Constellation, based in Victor, N.Y., said it has no plans to sell any cannabis products in the United States or other markets until it is legally permissible to do so “at all government levels.”
“Canopy Growth has a seasoned leadership team that understands the legal, regulatory and economic landscape for an emerging market that is predicted to become a significant consumer category in the future,” Sands said.
Part of the deal includes plans for Constellation and Canopy to collaborate on cannabis-based beverages to be sold in places where such products are legal at the federal level, Bloomberg reported.
“This looks a lot like the new normal,” Canopy CEO Bruce Linton said. “There’s no need to include alcohol, nor is there an intent to include alcohol in how we follow through with things.”

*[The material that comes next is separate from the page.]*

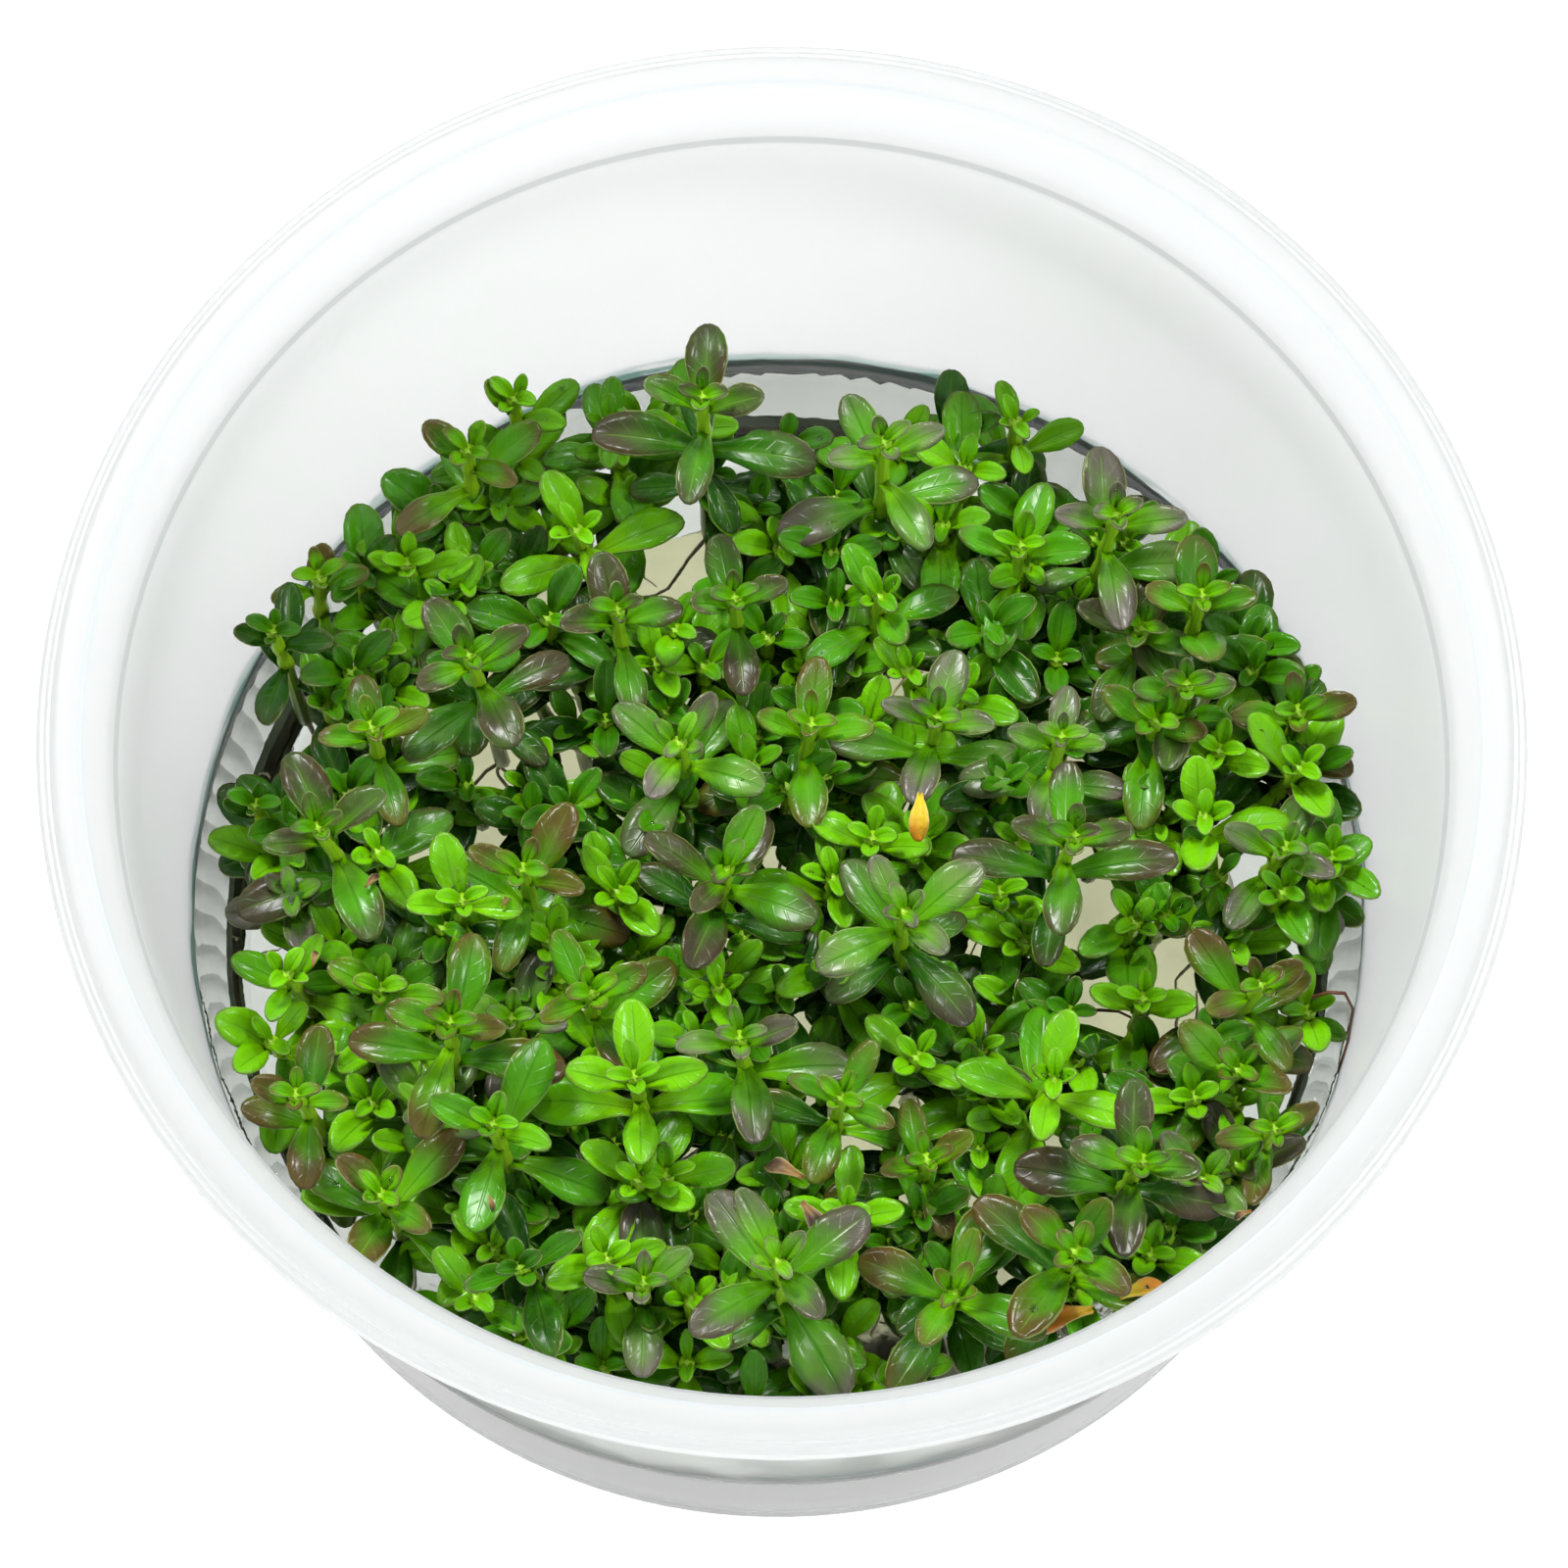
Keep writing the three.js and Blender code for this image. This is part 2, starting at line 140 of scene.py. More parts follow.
class Graph:
    """A material's nodes, with one method that adds any node."""

    def __init__(self, name):
        self.material = bpy.data.materials.new(name)
        self.material.use_nodes = True
        self.nodes = self.material.node_tree.nodes
        self.links = self.material.node_tree.links
        self.nodes.clear()

    def node(self, kind, settings=None, inputs=None):
        made = self.nodes.new(kind)
        for key, value in (settings or {}).items():
            setattr(made, key, value)
        for key, value in (inputs or {}).items():
            self.feed(made.inputs[key], value)
        return made

    def feed(self, socket, value):
        if isinstance(value, Wire):
            self.links.new(value.socket, socket)
        elif isinstance(value, (tuple, list)) and len(value) == 3 and socket.type == "RGBA":
            socket.default_value = (*value, 1)
        else:
            socket.default_value = value

    def add(self, kind, settings=None, inputs=None, output=0):
        return Wire(self, self.node(kind, settings, inputs).outputs[output])

    def blend(self, share, first, second):
        """A mix of two colours."""
        inputs = {"Factor": share, COLOUR_A: first, COLOUR_B: second}
        return self.add("ShaderNodeMix", {"data_type": "RGBA"}, inputs, MIXED_COLOUR)

    def mix(self, share, first, second):
        """A mix of two shaders."""
        return self.add("ShaderNodeMixShader", None, {0: share, 1: first, 2: second})

    def noise(self, place, scale, detail=2.0, roughness=0.5):
        inputs = {"Vector": place, "Scale": scale, "Detail": detail, "Roughness": roughness}
        return self.add("ShaderNodeTexNoise", None, inputs)

    def place(self):
        return self.add("ShaderNodeTexCoord", None, None, "Object")

    def parts(self, place):
        """The three coordinates of a place, each by itself."""
        made = self.node("ShaderNodeSeparateXYZ", None, {"Vector": place})
        return [Wire(self, output) for output in made.outputs]

    def leaf_map(self):
        """How far along a leaf or stem, and how far over it."""
        return self.parts(self.add("ShaderNodeUVMap", {"uv_map": "leaf"}))[:2]

    def field(self, name):
        """A value that the mesh's corners carry."""
        return self.add("ShaderNodeAttribute", {"attribute_name": name}, None, "Fac")

    def bump(self, strength, depth, height):
        inputs = {"Strength": strength, "Distance": depth, "Height": height}
        return self.add("ShaderNodeBump", None, inputs)

    def surface(self, inputs):
        return self.add("ShaderNodeBsdfPrincipled", None, inputs)

    def glow(self, colour):
        """Light that comes through from the other side."""
        return self.add("ShaderNodeBsdfTranslucent", None, {"Color": colour})

    def finish(self, shader, volume=None):
        out = self.node("ShaderNodeOutputMaterial")
        self.links.new(shader.socket, out.inputs["Surface"])
        if volume:
            self.links.new(volume.socket, out.inputs["Volume"])
        return self.material


# %% [markdown]
# ## Reading the shoots off their solids
# Each shoot's solid is a square stem with thin plates for leaves. A plate ends in one corner that has
# four neighbours, two and two a plate's thickness apart, so every leaf can be found by that pattern:
# its tip, its broadest line, and the four corners where it grows from the stem.

# %% Find the leaves and the stem of one shoot
PLATE = 0.5 * MM
STEM_SIDE = 1.0 * MM
HALF_DIAGONAL = 0.72 * STEM_SIDE
SLACK = 0.03 * MM
Leaf = namedtuple("Leaf", "root left right tip rank")
Shoot = namedtuple("Shoot", "name joints leaves")


def mean(corners):
    return sum((corner.co for corner in corners), Vector()) / len(corners)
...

Canopy’s stock rose by 23 percent following the deal, marking the largest jump in stock price for the company within one day since November 2016.
“We are thrilled to have the backing of such a well-established and respected organization such as Constellation Brands,” Linton said. “We look forward to working with the Constellation Brands team to access their deep knowledge and experience in growing brands as we continue to expand our business.”